What the task asks:
Restate all of the data exactly.
====== Material provided ======
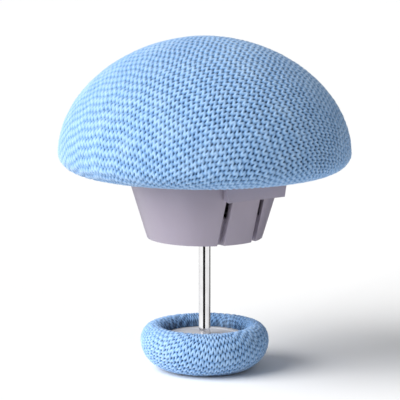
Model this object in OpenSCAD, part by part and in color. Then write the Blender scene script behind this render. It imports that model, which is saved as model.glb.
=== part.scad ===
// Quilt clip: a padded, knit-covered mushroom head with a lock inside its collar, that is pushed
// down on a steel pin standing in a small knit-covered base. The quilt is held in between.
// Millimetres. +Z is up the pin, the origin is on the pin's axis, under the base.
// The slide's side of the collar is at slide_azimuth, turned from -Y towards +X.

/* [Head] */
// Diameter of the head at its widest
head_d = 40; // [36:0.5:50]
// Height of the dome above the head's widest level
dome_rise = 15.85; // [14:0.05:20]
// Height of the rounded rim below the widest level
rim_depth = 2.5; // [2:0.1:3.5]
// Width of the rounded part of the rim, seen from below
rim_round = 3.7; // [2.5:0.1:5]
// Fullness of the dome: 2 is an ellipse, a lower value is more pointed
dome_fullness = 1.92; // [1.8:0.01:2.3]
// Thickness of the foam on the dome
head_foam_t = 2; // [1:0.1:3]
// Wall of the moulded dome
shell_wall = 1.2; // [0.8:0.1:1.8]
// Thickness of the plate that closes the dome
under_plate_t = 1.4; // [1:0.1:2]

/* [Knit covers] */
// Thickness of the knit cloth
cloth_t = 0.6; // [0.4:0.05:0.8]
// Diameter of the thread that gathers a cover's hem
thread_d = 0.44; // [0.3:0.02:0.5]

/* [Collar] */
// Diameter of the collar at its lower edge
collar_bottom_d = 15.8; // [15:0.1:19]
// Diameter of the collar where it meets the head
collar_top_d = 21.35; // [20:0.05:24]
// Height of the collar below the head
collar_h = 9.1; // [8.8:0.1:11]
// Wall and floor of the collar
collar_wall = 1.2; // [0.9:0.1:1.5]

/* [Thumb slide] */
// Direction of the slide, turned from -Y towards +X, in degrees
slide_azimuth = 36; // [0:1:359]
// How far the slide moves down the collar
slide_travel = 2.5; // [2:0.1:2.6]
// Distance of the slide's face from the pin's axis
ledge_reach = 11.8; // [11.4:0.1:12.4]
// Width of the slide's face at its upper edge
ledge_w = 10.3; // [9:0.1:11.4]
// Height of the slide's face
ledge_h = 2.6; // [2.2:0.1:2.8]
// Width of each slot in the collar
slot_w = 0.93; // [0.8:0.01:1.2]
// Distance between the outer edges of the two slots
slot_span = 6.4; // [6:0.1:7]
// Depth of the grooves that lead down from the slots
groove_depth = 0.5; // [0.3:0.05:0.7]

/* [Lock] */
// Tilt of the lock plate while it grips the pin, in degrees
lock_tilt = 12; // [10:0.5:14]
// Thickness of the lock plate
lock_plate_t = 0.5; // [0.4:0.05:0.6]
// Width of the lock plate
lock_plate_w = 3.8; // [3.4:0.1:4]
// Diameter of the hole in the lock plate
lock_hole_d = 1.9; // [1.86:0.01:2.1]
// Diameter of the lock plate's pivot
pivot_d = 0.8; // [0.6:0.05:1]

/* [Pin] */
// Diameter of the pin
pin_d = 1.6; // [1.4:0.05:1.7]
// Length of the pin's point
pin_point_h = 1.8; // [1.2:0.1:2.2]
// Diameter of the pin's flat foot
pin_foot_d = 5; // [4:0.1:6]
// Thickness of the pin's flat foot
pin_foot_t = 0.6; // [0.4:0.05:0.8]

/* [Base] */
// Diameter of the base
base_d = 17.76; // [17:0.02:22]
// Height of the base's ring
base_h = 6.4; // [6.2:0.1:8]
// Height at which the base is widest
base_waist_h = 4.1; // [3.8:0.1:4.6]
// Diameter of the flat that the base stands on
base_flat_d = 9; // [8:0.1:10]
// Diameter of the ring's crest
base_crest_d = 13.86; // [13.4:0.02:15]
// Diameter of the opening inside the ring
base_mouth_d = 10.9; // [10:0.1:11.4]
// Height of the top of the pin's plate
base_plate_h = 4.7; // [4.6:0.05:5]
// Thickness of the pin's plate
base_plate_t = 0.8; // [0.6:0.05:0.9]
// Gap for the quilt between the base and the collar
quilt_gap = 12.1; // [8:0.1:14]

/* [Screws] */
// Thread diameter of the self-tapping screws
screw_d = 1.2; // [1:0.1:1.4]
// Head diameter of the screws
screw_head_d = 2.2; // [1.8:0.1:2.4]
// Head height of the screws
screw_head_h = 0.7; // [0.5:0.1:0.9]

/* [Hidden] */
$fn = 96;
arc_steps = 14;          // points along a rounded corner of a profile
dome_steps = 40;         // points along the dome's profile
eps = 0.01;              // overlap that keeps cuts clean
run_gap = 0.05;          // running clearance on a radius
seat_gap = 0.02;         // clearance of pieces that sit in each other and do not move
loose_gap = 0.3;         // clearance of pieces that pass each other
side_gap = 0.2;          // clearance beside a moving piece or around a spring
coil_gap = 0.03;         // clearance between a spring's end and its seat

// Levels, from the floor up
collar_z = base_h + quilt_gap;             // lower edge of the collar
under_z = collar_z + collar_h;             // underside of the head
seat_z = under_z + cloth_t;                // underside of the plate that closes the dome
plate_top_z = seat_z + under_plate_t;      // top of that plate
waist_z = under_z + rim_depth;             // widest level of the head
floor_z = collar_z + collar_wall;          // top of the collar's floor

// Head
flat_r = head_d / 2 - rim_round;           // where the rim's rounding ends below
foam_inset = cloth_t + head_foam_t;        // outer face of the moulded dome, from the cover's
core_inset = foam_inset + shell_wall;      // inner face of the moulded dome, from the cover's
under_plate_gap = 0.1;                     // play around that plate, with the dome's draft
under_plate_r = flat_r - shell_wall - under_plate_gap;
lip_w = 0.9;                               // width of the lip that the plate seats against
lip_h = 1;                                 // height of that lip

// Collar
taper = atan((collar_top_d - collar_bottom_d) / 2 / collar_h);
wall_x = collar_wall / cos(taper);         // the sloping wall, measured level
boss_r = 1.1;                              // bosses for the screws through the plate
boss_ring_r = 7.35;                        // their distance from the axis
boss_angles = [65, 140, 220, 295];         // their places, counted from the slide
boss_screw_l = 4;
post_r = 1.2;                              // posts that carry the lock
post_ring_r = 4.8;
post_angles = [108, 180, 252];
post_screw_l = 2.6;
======
Reply to the exercise:
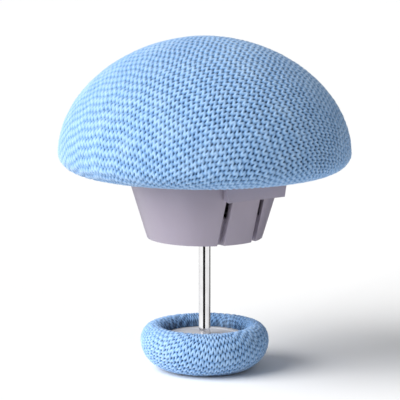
Model this object in OpenSCAD, part by part and in color. Then write the Blender scene script behind this render. It imports that model, which is saved as model.glb.
=== part.scad ===
// Quilt clip: a padded, knit-covered mushroom head with a lock inside its collar, that is pushed
// down on a steel pin standing in a small knit-covered base. The quilt is held in between.
// Millimetres. +Z is up the pin, the origin is on the pin's axis, under the base.
// The slide's side of the collar is at slide_azimuth, turned from -Y towards +X.

/* [Head] */
// Diameter of the head at its widest
head_d = 40; // [36:0.5:50]
// Height of the dome above the head's widest level
dome_rise = 15.85; // [14:0.05:20]
// Height of the rounded rim below the widest level
rim_depth = 2.5; // [2:0.1:3.5]
// Width of the rounded part of the rim, seen from below
rim_round = 3.7; // [2.5:0.1:5]
// Fullness of the dome: 2 is an ellipse, a lower value is more pointed
dome_fullness = 1.92; // [1.8:0.01:2.3]
// Thickness of the foam on the dome
head_foam_t = 2; // [1:0.1:3]
// Wall of the moulded dome
shell_wall = 1.2; // [0.8:0.1:1.8]
// Thickness of the plate that closes the dome
under_plate_t = 1.4; // [1:0.1:2]

/* [Knit covers] */
// Thickness of the knit cloth
cloth_t = 0.6; // [0.4:0.05:0.8]
// Diameter of the thread that gathers a cover's hem
thread_d = 0.44; // [0.3:0.02:0.5]

/* [Collar] */
// Diameter of the collar at its lower edge
collar_bottom_d = 15.8; // [15:0.1:19]
// Diameter of the collar where it meets the head
collar_top_d = 21.35; // [20:0.05:24]
// Height of the collar below the head
collar_h = 9.1; // [8.8:0.1:11]
// Wall and floor of the collar
collar_wall = 1.2; // [0.9:0.1:1.5]

/* [Thumb slide] */
// Direction of the slide, turned from -Y towards +X, in degrees
slide_azimuth = 36; // [0:1:359]
// How far the slide moves down the collar
slide_travel = 2.5; // [2:0.1:2.6]
// Distance of the slide's face from the pin's axis
ledge_reach = 11.8; // [11.4:0.1:12.4]
// Width of the slide's face at its upper edge
ledge_w = 10.3; // [9:0.1:11.4]
// Height of the slide's face
ledge_h = 2.6; // [2.2:0.1:2.8]
// Width of each slot in the collar
slot_w = 0.93; // [0.8:0.01:1.2]
// Distance between the outer edges of the two slots
slot_span = 6.4; // [6:0.1:7]
// Depth of the grooves that lead down from the slots
groove_depth = 0.5; // [0.3:0.05:0.7]

/* [Lock] */
// Tilt of the lock plate while it grips the pin, in degrees
lock_tilt = 12; // [10:0.5:14]
// Thickness of the lock plate
lock_plate_t = 0.5; // [0.4:0.05:0.6]
// Width of the lock plate
lock_plate_w = 3.8; // [3.4:0.1:4]
// Diameter of the hole in the lock plate
lock_hole_d = 1.9; // [1.86:0.01:2.1]
// Diameter of the lock plate's pivot
pivot_d = 0.8; // [0.6:0.05:1]

/* [Pin] */
// Diameter of the pin
pin_d = 1.6; // [1.4:0.05:1.7]
// Length of the pin's point
pin_point_h = 1.8; // [1.2:0.1:2.2]
// Diameter of the pin's flat foot
pin_foot_d = 5; // [4:0.1:6]
// Thickness of the pin's flat foot
pin_foot_t = 0.6; // [0.4:0.05:0.8]

/* [Base] */
// Diameter of the base
base_d = 17.76; // [17:0.02:22]
// Height of the base's ring
base_h = 6.4; // [6.2:0.1:8]
// Height at which the base is widest
base_waist_h = 4.1; // [3.8:0.1:4.6]
// Diameter of the flat that the base stands on
base_flat_d = 9; // [8:0.1:10]
// Diameter of the ring's crest
base_crest_d = 13.86; // [13.4:0.02:15]
// Diameter of the opening inside the ring
base_mouth_d = 10.9; // [10:0.1:11.4]
// Height of the top of the pin's plate
base_plate_h = 4.7; // [4.6:0.05:5]
// Thickness of the pin's plate
base_plate_t = 0.8; // [0.6:0.05:0.9]
// Gap for the quilt between the base and the collar
quilt_gap = 12.1; // [8:0.1:14]

/* [Screws] */
// Thread diameter of the self-tapping screws
screw_d = 1.2; // [1:0.1:1.4]
// Head diameter of the screws
screw_head_d = 2.2; // [1.8:0.1:2.4]
// Head height of the screws
screw_head_h = 0.7; // [0.5:0.1:0.9]

/* [Hidden] */
$fn = 96;
arc_steps = 14;          // points along a rounded corner of a profile
dome_steps = 40;         // points along the dome's profile
eps = 0.01;              // overlap that keeps cuts clean
run_gap = 0.05;          // running clearance on a radius
seat_gap = 0.02;         // clearance of pieces that sit in each other and do not move
loose_gap = 0.3;         // clearance of pieces that pass each other
side_gap = 0.2;          // clearance beside a moving piece or around a spring
coil_gap = 0.03;         // clearance between a spring's end and its seat

// Levels, from the floor up
collar_z = base_h + quilt_gap;             // lower edge of the collar
under_z = collar_z + collar_h;             // underside of the head
seat_z = under_z + cloth_t;                // underside of the plate that closes the dome
plate_top_z = seat_z + under_plate_t;      // top of that plate
waist_z = under_z + rim_depth;             // widest level of the head
floor_z = collar_z + collar_wall;          // top of the collar's floor

// Head
flat_r = head_d / 2 - rim_round;           // where the rim's rounding ends below
foam_inset = cloth_t + head_foam_t;        // outer face of the moulded dome, from the cover's
core_inset = foam_inset + shell_wall;      // inner face of the moulded dome, from the cover's
under_plate_gap = 0.1;                     // play around that plate, with the dome's draft
under_plate_r = flat_r - shell_wall - under_plate_gap;
lip_w = 0.9;                               // width of the lip that the plate seats against
lip_h = 1;                                 // height of that lip

// Collar
taper = atan((collar_top_d - collar_bottom_d) / 2 / collar_h);
wall_x = collar_wall / cos(taper);         // the sloping wall, measured level
boss_r = 1.1;                              // bosses for the screws through the plate
boss_ring_r = 7.35;                        // their distance from the axis
boss_angles = [65, 140, 220, 295];         // their places, counted from the slide
boss_screw_l = 4;
post_r = 1.2;                              // posts that carry the lock
post_ring_r = 4.8;
post_angles = [108, 180, 252];
post_screw_l = 2.6;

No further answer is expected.